The court held that the company’s “active and directing will must consequently be sought in the person of somebody who for some purposes may be called an agent, but who is really the directing mind and will of the corporation, the very ego and center of the personality of the corporation.”

Three years later, while determining the liability for a bus accident in the state of Karnataka, the apex court established the bus company’s guilt on the basis of the “doctrine of identification”.

Now most case law supporting the doctrine of identification arises out of criminal liability matters. That is the doctrine makes a company accountable for the wrong doing or criminal actions of its directors or key employees. But, experts say the doctrine of identification may also bind a company to contracts entered into by the person in control

Vivek Daswaney, Partner, V Law Partners

If the person making the contract is someone apparently authorized, or the nerve center or the mind or the “alter ego” of the company I see no reason why a person executing a contract with him cannot be justified in relating that he is signing or is the representative of the company and he is representing the company. Why the whole confusion is happening is because the doctrine of identification, the terminology is always to equate a guilty mind with that of the corporation. When actually the doctrine persay is to equate an act, conduct or state of mind with that of a corporation, rather than a guilty mind.

So there is case law to uphold the doctrine of identification in matters where an individual is “acting in the course of employment” or while striking a business agreement. But what if the director enters into a private agreement? Then does the doctrine of identification make a private agreement binding on the company?

Suresh Talwar, Partner, Talwar Thakore & Associates

In a private agreement, the kind that you’re referring to, it’s outside the scope of the company because its not been tabled before the board.

Akil Hirani, Managing Partner, Majmudar & Co

If someone says they’re acting in the course of employment, then the proof of that would be board resolution giving a certain authority for a person to carry out a certain action. If you don’t have a board resolution, then you have to think about what his authority is.

So it's likely that the Supreme Court will examine the Board's role in endorsing and giving effect to various clauses in the private agreement or in this case the family MoU. But even that may not be the clincher.
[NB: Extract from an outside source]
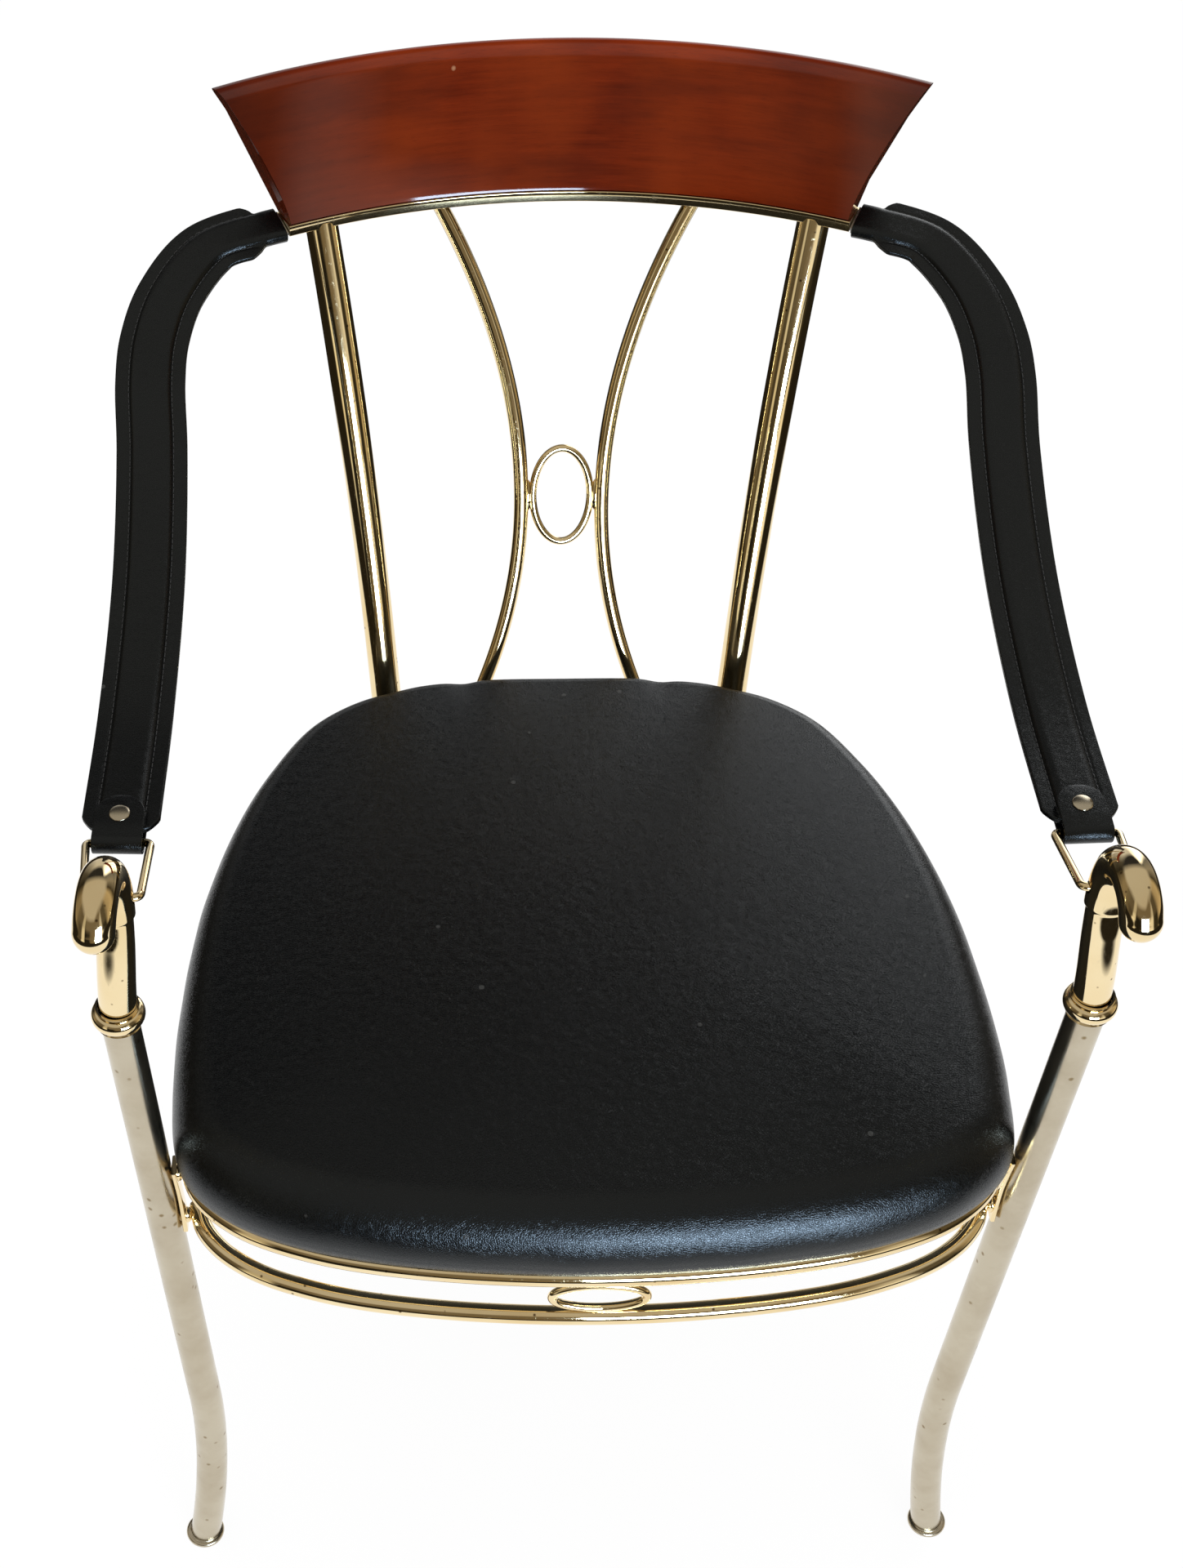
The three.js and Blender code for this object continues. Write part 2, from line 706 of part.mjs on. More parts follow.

Vivek Daswaney, Partner, V Law Partners

Let me clarify most of the judgments on corporate criminal liability- most of them are ad hoc decisions. No such decision I have come across which relies on a set principle of jurisprudence. So we are looking at decisions that are ad hoc that are relying on the facts of that particular case rather than a set pattern

Akil Hirani, Managing Partner, Majmudar & Co

It has not been done but that doesn’t mean it cannot be done! So it all boils down to what is the detriment to the country party. So if someone has acted on an averment made by a CEO or MD, if the detriment is going to be significant, then the court will apply this doctrine although it may give rise to other liabilities between company and CEO/ MD which is another issue. So it all boils down to the balance of convenience and the detriment to the counter party.

A balance of convenience that the Supreme Court will now decide on.

In fact, just last week in court, RIL counsel Harish Salve argued that it would be a dangerous trend if promoters are allowed to have side-deals and that a secret agreement between promoters should not be binding on a company that has 3 million shareholders! Will the court buy that argument?